Hypothetical performance does not include:

  • An interactive analysis tool where a client or prospective client uses the tool to produce analyses that present the likelihood of various investment outcomes…provided that the adviser: 
    • Provides a description of the criteria and methodology used, including the tool’s limitations and key assumptions, 
    • Explains that the results may vary with each use and over time, 
    • If applicable, describes the universe of investments considered in the analysis, and explains how the tool determines which investments to select, the reason for selectivity, and that other investments not considered may have similar or superior characteristics, and 
    • Discloses that the tool generates outcomes that are hypothetical in nature.  

An example of this exclusion includes an analysis tool which requires that the client or prospective client provide the information used to generate the tool’s output.  The tool must still provide the disclosures required in (a) – (d) above. 

Q4. What planning tools can I use with clients? 

MoneyGuide Pro and eMoney have amended their tools to comply with the requirements of the Rule and may continue to be used with investors. 

Those features of Morningstar Advisor Workstation which reflect solely historical performance may be used with clients.  For example, advisors may use Morningstar’s snapshot report for a specific security, as that report would not constitute hypothetical performance under the Rule.  However, creating a report which blends historical returns of multiple securities that don’t actually constitute an existing portfolio currently held by the investor or offered by the Firm to create a “what if” scenario, would fall under the definition of hypothetical performance above, and is not permitted. 

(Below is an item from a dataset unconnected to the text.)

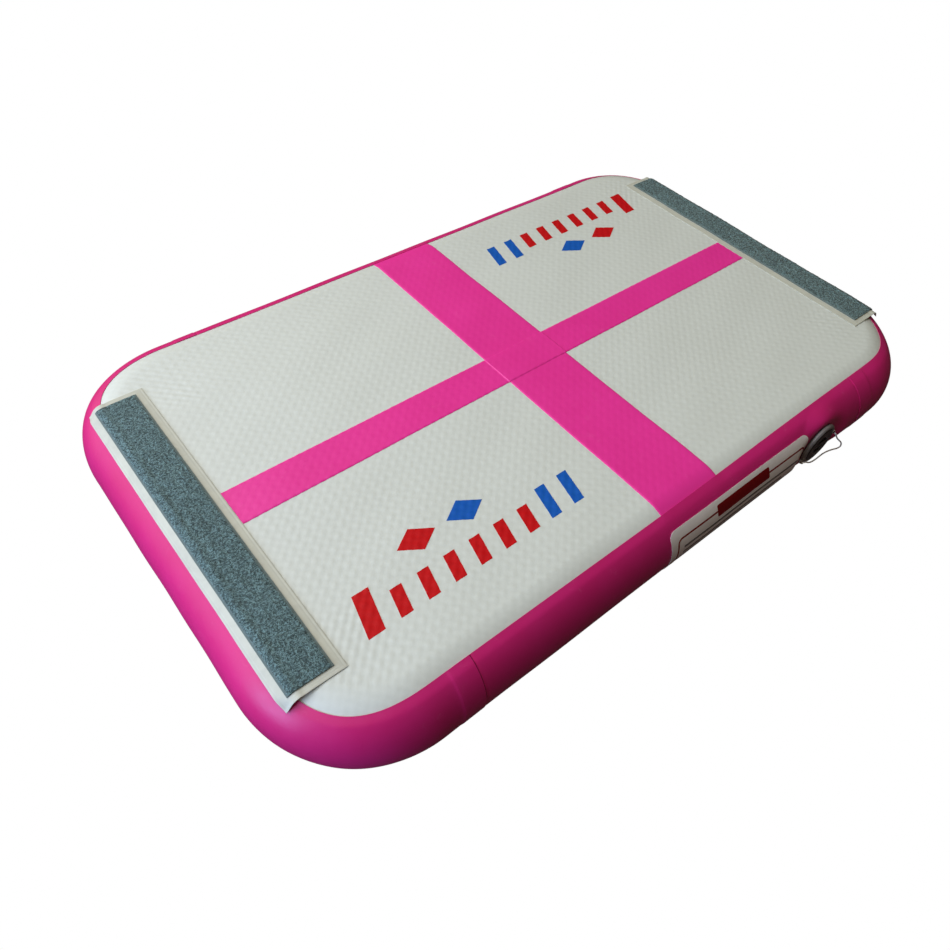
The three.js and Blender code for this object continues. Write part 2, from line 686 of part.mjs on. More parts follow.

Q5. What about asking individual clients for referrals? 

The Marketing Rule creates two prongs to the definition of “advertisement”. The first prong specifically excludes most one-on-one communications and extemporaneous, live, oral communications. The second prong covers compensated testimonials and endorsements, which could include oral communications and one-on-one communications. 

As such, to the extent that the client’s referral is an oral, one-on-one communication with the other individual, and you don’t provide them with cash or non-cash compensation for the referral, then this activity falls outside the definition of “advertisement” and is not subject to the requirements of the Rule. 

Q6. My client referred me to their neighbor.  Can I give them a gift card to say “thank you”? 

If you offer them the gift card to encourage them to make referrals, then the answer is “No,” unless you enter into a Promoter agreement to ensure compliance with the advertising rule. As mentioned in Q1, providing compensation – directly or indirectly – for a referral constitutes advertising, and is subject to the Rule. 

However, this doesn’t preclude you from providing gifts or entertainment to your clients, generally, in accordance with normal policies and procedures. 

Q7. I have an arrangement with an individual who sends me fixed life business, and I refer individuals to them for long-term care coverage. Do I need a Promoter Agreement? 

If you’re an IAR, yes. Because it is very likely that someone recommending you for life insurance sales will also recommend you for securities business, any business-related referral arrangement will require the completion of the Promoter Agreement.